**TASK STATEMENT**
Reproduce each line of the material precisely.

**MATERIAL PROVIDED**
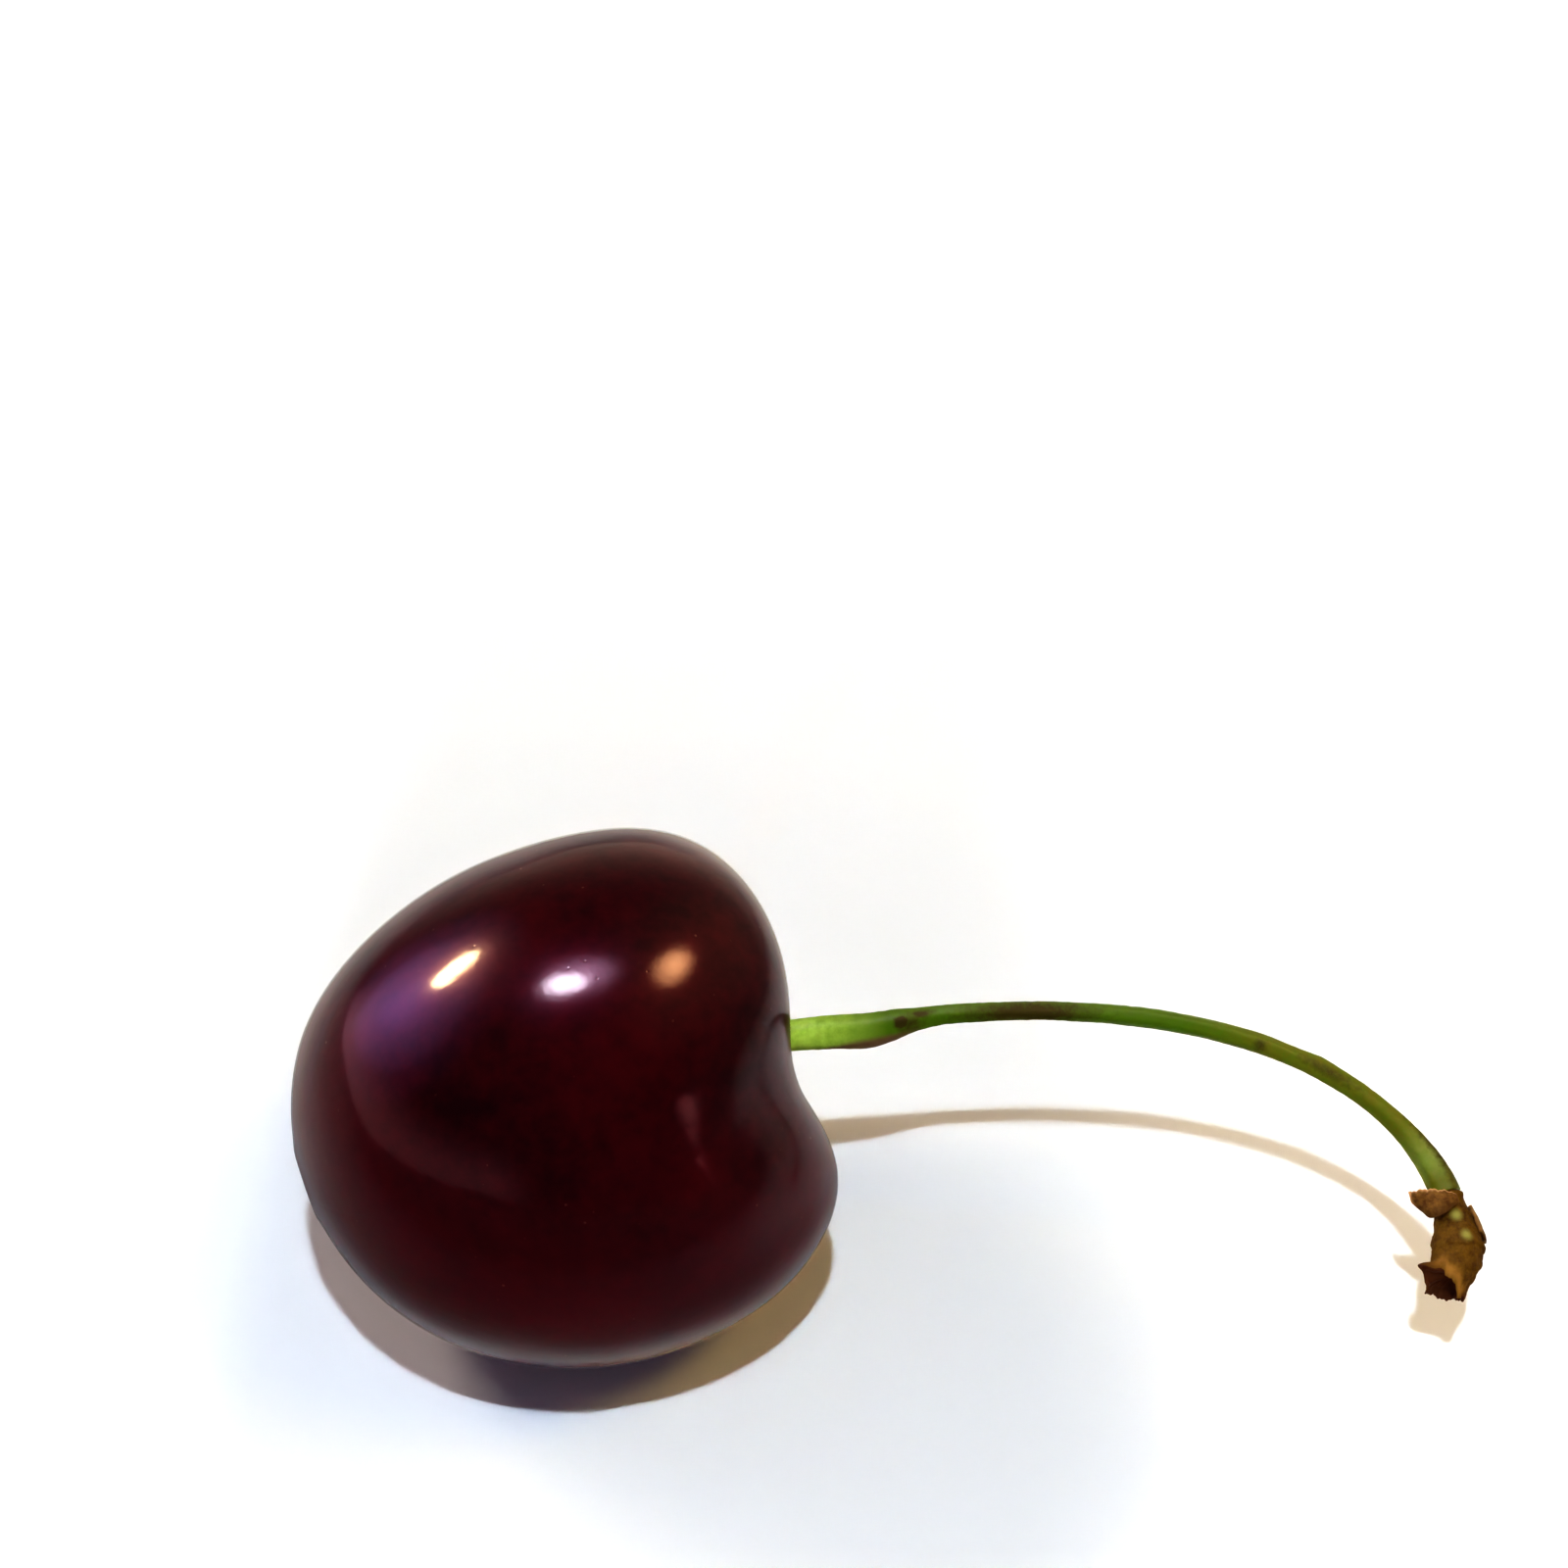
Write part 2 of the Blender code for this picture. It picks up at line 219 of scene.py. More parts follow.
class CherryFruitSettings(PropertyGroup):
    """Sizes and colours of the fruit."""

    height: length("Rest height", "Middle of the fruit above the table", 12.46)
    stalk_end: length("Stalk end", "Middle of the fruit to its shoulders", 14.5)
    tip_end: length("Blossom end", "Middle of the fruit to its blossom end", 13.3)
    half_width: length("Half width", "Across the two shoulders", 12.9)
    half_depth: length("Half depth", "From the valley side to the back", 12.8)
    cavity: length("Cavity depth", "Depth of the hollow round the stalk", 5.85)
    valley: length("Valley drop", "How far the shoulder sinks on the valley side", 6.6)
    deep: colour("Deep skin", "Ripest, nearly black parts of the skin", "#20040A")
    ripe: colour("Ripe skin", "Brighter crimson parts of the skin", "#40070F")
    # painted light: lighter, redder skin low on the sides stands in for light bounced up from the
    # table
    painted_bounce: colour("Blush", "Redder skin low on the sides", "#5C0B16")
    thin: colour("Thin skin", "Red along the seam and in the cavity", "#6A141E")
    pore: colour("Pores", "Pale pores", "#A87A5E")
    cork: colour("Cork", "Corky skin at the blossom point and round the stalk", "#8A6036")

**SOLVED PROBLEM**
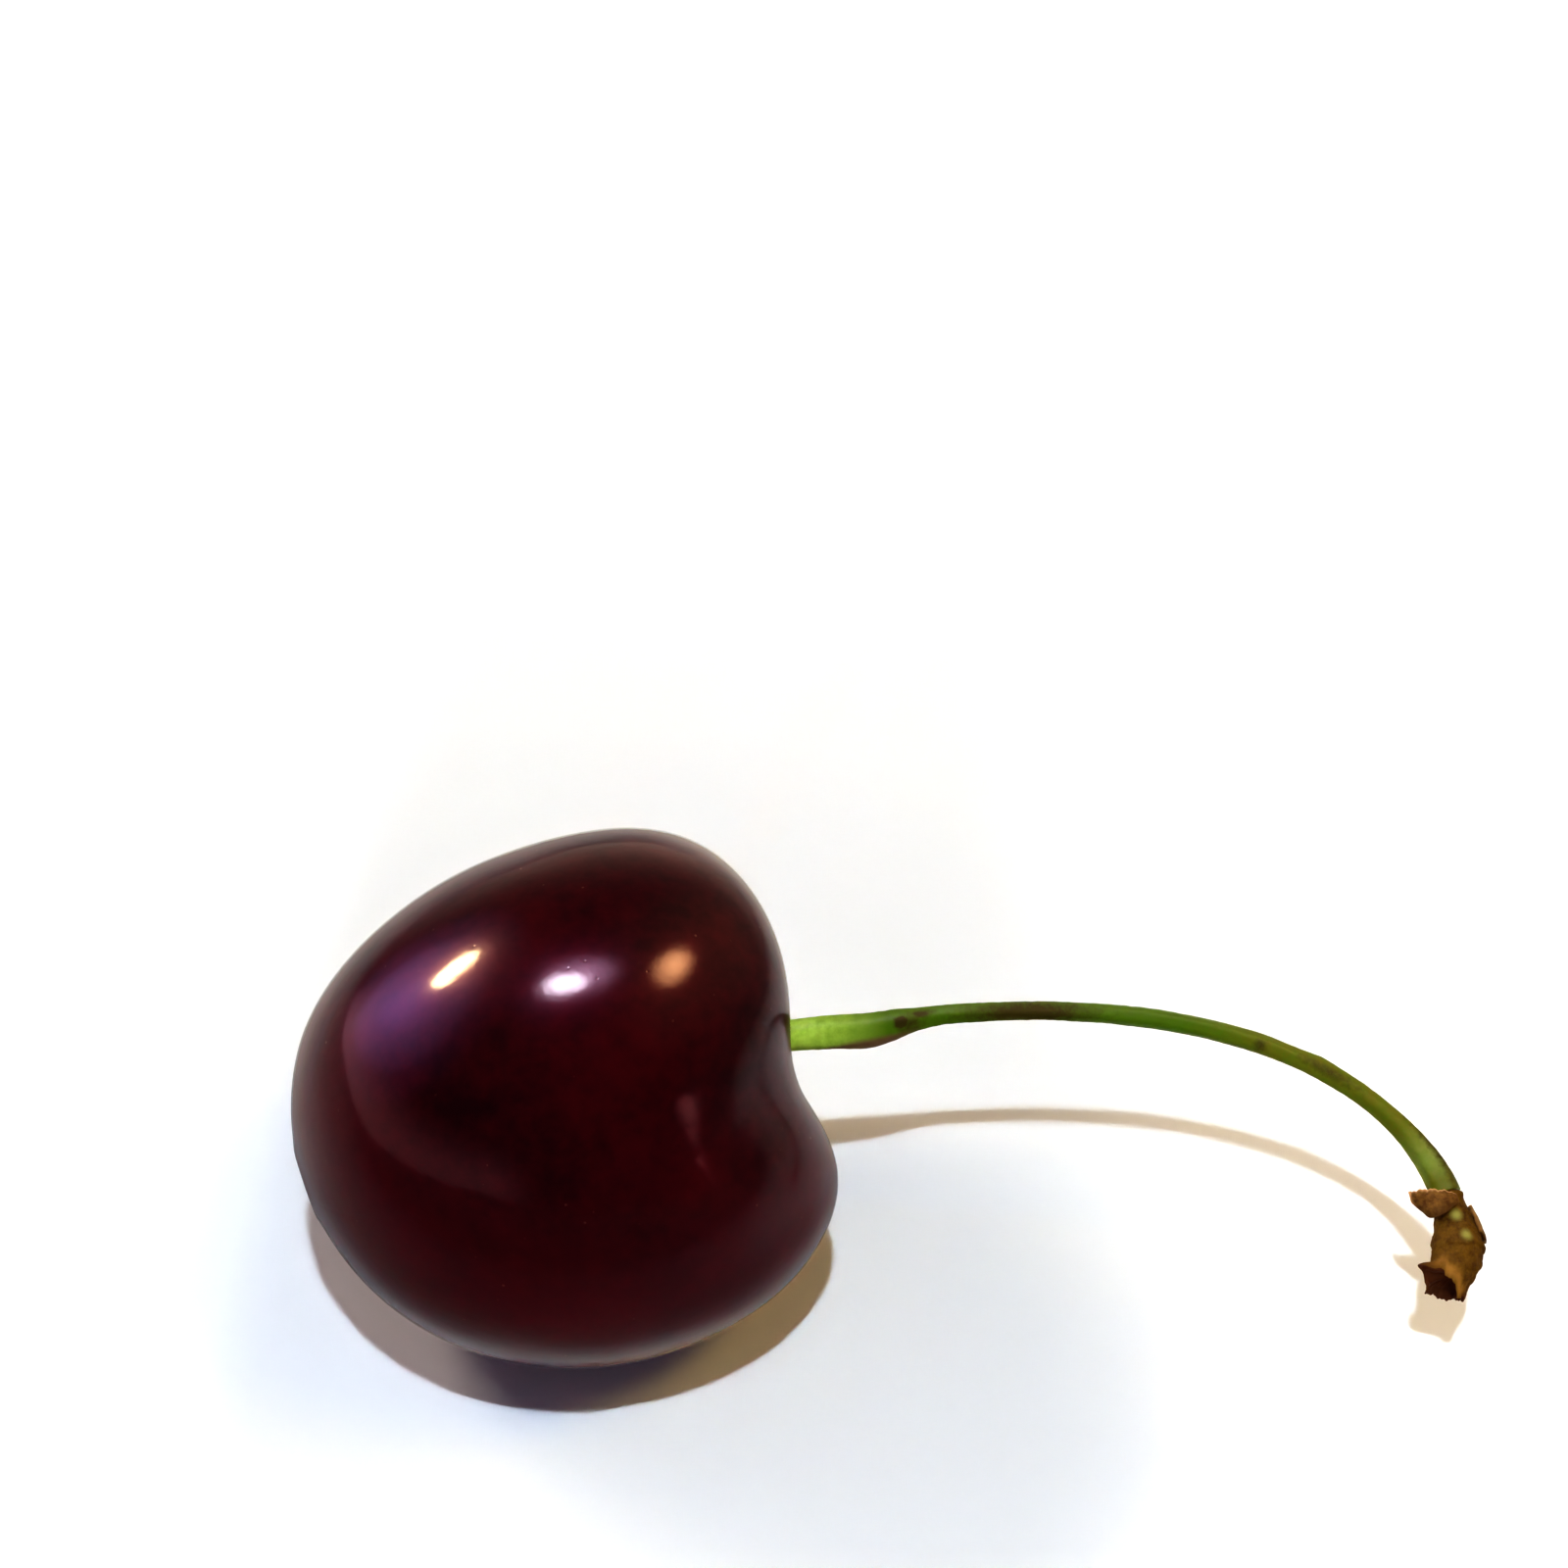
Write part 2 of the Blender code for this picture. It picks up at line 219 of scene.py. More parts follow.
class CherryFruitSettings(PropertyGroup):
    """Sizes and colours of the fruit."""

    height: length("Rest height", "Middle of the fruit above the table", 12.46)
    stalk_end: length("Stalk end", "Middle of the fruit to its shoulders", 14.5)
    tip_end: length("Blossom end", "Middle of the fruit to its blossom end", 13.3)
    half_width: length("Half width", "Across the two shoulders", 12.9)
    half_depth: length("Half depth", "From the valley side to the back", 12.8)
    cavity: length("Cavity depth", "Depth of the hollow round the stalk", 5.85)
    valley: length("Valley drop", "How far the shoulder sinks on the valley side", 6.6)
    deep: colour("Deep skin", "Ripest, nearly black parts of the skin", "#20040A")
    ripe: colour("Ripe skin", "Brighter crimson parts of the skin", "#40070F")
    # painted light: lighter, redder skin low on the sides stands in for light bounced up from the
    # table
    painted_bounce: colour("Blush", "Redder skin low on the sides", "#5C0B16")
    thin: colour("Thin skin", "Red along the seam and in the cavity", "#6A141E")
    pore: colour("Pores", "Pale pores", "#A87A5E")
    cork: colour("Cork", "Corky skin at the blossom point and round the stalk", "#8A6036")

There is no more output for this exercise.